As romantics (and even non-romantics) know, February 14 is Valentine's Day. The word "valentine" means a card that is sent, a gift, or a sweetheart.

Actually, February 14 is Saint Valentine's Day. Exactly who Saint Valentine was is not clear. He may have been a Roman priest who suffered martyrdom, or the Bishop of Terni who was also martyred in the 3rd century. It may also be the case that these two were really one person about whom two different stories arose.

Several stories explain how Febrary 14 came to be associated with romance, sweethearts, and note-giving. One is that the traditions of the Roman festival for Juno, celebrated on Febrary 14, and the Feast of Lupercalia, beginning February 15, form the basis of our modern holiday. Juno was the Queen Goddess and was associated with women and marriage. The night before the Feast of Lupercalia, each young man drew the name of a young woman and she became his partner for the duration of the festivities. The celebrations of these two holidays became merged and assigned to Saint Valentine by the early church.

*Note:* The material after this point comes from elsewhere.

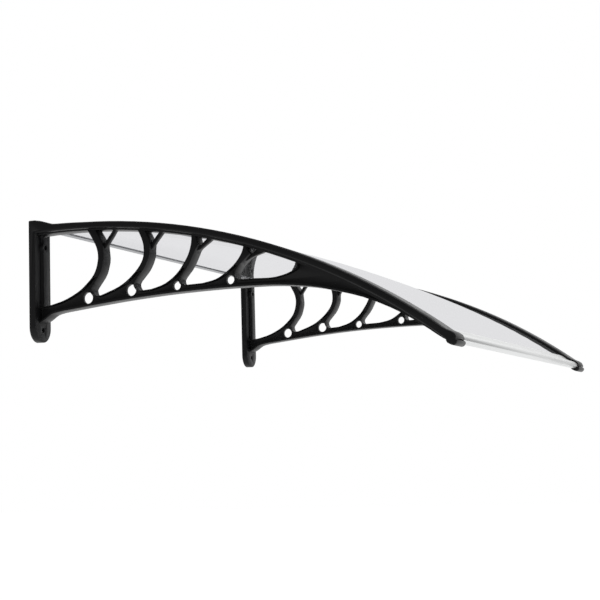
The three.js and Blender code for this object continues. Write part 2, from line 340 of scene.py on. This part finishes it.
def addFloor(values):
    mesh = bpy.data.meshes.new("floor")
    shape = bmesh.new()
    bmesh.ops.create_grid(shape, x_segments=1, y_segments=1, size=values["size"] / 2)
    bmesh.ops.translate(shape, vec=(0, 0, values["height"]), verts=shape.verts)
    shape.to_mesh(mesh)
    shape.free()
    floor = bpy.data.objects.new("floor", mesh)
    scene.collection.objects.link(floor)
    material, tree = newMaterial("floorPaper")
    matt = addNode(tree, "ShaderNodeBsdfDiffuse", {"Color": linear(values["colour"])})
    glow = addNode(tree, "ShaderNodeEmission", {"Color": white, "Strength": values["glow"]})
    share = addNode(tree, "ShaderNodeMath", {"operation": "MULTIPLY", 1: values["share"]},
                    {0: seenRay(tree)})
    mix = addNode(tree, "ShaderNodeMixShader", links={
        "Fac": share.outputs[0], 1: matt.outputs[0], 2: glow.outputs[0]})
    finishMaterial(tree, mix)
    setMaterial(floor, material)


# The world is white where it is seen, and through the sheet too. Gloss shows it white on the
# side of the backdrop, which lies towards +X and +Y, and darker behind the camera. As a light
# it is even all round.
worldValues = {
    "seen": 1.0,
    "bright": 1.0,
    "dark": 0.25,
    "light": 0.72,
    "backdrop": (0.75, 0.65, 0.12),
    "darkUpTo": 0.05,
    "brightFrom": 0.8,
}


def addWorld(values):
    world = bpy.data.worlds.new("studio")
    world.use_nodes = True
    tree = world.node_tree
    tree.nodes.clear()
    path = addNode(tree, "ShaderNodeLightPath")
    place = addNode(tree, "ShaderNodeTexCoord")
    side = addNode(tree, "ShaderNodeVectorMath",
                   {"operation": "DOT_PRODUCT", 1: values["backdrop"]},
                   {0: place.outputs["Generated"]})
    room = addNode(tree, "ShaderNodeMapRange",
                   {"interpolation_type": "SMOOTHSTEP",
                    "From Min": values["darkUpTo"], "From Max": values["brightFrom"],
                    "To Min": values["dark"], "To Max": values["bright"]},
                   {"Value": side.outputs["Value"]})
    seen = addNode(tree, "ShaderNodeMath", {"operation": "MAXIMUM"},
                   {0: path.outputs["Is Camera Ray"], 1: path.outputs["Is Transmission Ray"]})
    gloss = addNode(tree, "ShaderNodeMix", {"data_type": "FLOAT", "A": values["light"]},
                    {"Factor": path.outputs["Is Glossy Ray"], "B": room.outputs["Result"]})
    level = addNode(tree, "ShaderNodeMix", {"data_type": "FLOAT", "B": values["seen"]},
                    {"Factor": seen.outputs[0], "A": gloss.outputs["Result"]})
    background = addNode(tree, "ShaderNodeBackground", {"Color": white},
                         {"Strength": level.outputs["Result"]})
    addNode(tree, "ShaderNodeOutputWorld", links={"Surface": background.outputs[0]})
    scene.world = world


# Two soft boxes, above and in front, both aimed at the middle of the sheet.
lampValues = {
    "aim": (0.0, -0.4, -0.1),
    "topSoftbox": {"place": (0.2, -1.2, 2.6), "size": (3.0, 2.0), "power": 50.0},
    "frontSoftbox": {"place": (0.4, -3.6, -0.2), "size": (2.4, 1.8), "power": 20.0},
}


def addLamp(name, values):
    box = values[name]
    data = bpy.data.lights.new(name, "AREA")
    data.shape = "RECTANGLE"
    data.size, data.size_y = box["size"]
    data.energy = box["power"]
    lamp = bpy.data.objects.new(name, data)
    lamp.location = box["place"]
    aim = Vector(values["aim"]) - Vector(box["place"])
    lamp.rotation_euler = aim.to_track_quat("-Z", "Y").to_euler()
    scene.collection.objects.link(lamp)


addFloor(floorValues)
addWorld(worldValues)
for name in ("topSoftbox", "frontSoftbox"):
    addLamp(name, lampValues)
scene.view_settings.view_transform = "Standard"
print("floor, world and lamps set")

Another story says that the Roman priest who was martyred had been secretly marrying couples; marriage had been forbidden for young men by the Roman emperor because he wanted unmarried men for his soldiers. For his romantic crime, Valentine was put in prison. Yet another story says that Valentine had made friends with many children who tossed him notes while he was imprisoned.

Another theory credits the association between Valentine's Day and romance because of the similarity between the name Valentine and the Norman French word "galantin", the name of a saint which means "a lover of women."

In more "recent" times, it may be that Chaucer, in his book The Parliament of Fools of the 1380's, was the first person to associate Saint Valentine's day with choosing a sweetheart and all the resulting gift-giving and note-sending. It is impossible to say which of these stories is the foundation for our Valentine's Day. Perhaps each of them has contributed something to our modern holiday.